NEW YORK (Reuters Health) - Vision and hearing loss go hand in hand among older people, researchers from Australia report.

In their study, the relationship between impaired sight and impaired hearing was strongest among those under 70, suggesting that the two may be related to biological aging --meaning the "real age" of one's body based on genetic, environmental and lifestyle aging risk factors -- rather than chronological age, Dr. Ee-Munn Chia of the University of Sydney and colleagues conclude.

Chia and colleagues also found that people with both hearing loss and vision loss reported worse quality of life than those with either type of sensory impairment alone.

The researchers looked at about 2,000 men and women between 55 and 98 years of age. Roughly 9 percent of the men and women had vision loss and 40 percent had at least some hearing impairment.

According to the investigators, visually impaired people were 60 percent more likely to have at least some moderate hearing loss, while hearing-impaired individuals were at a 50 percent increased risk of vision loss.

The worse a person's vision loss, the greater his or her risk of hearing problems, and vice versa.

When the team looked specifically at the two most common causes of age-related vision impairment -- cataracts and age-related macular degeneration or AMD -- they found that both were independently associated with hearing loss.

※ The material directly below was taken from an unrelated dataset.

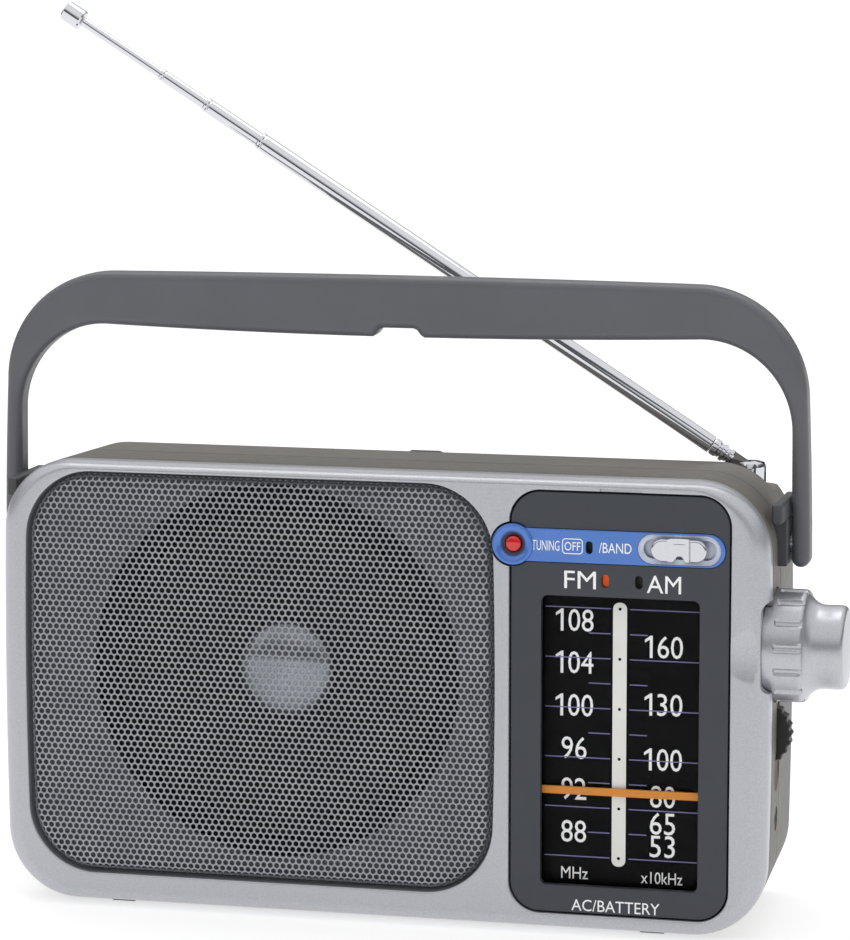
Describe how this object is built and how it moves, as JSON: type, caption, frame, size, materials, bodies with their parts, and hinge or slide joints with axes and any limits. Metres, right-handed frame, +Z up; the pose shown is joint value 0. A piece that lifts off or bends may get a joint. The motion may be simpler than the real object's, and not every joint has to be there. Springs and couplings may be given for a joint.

The association between AMD and hearing loss was particularly strong in people younger than age 70 years.

People with both hearing and vision loss reported worse quality of life than those with either sensory impairment alone.

Vision and hearing loss share a number of common risk factors, including aging, cigarette smoking, atherosclerosis (hardening of the arteries), and diabetes, the researchers note.

"Further studies," they conclude, "are needed to understand the relationship between visual and hearing impairments in older persons and to determine whether intervention to improve these impairments could delay biologic aging."

Because more adults are living longer, the burden associated with age-related hearing and vision impairments is likely to increase, they add.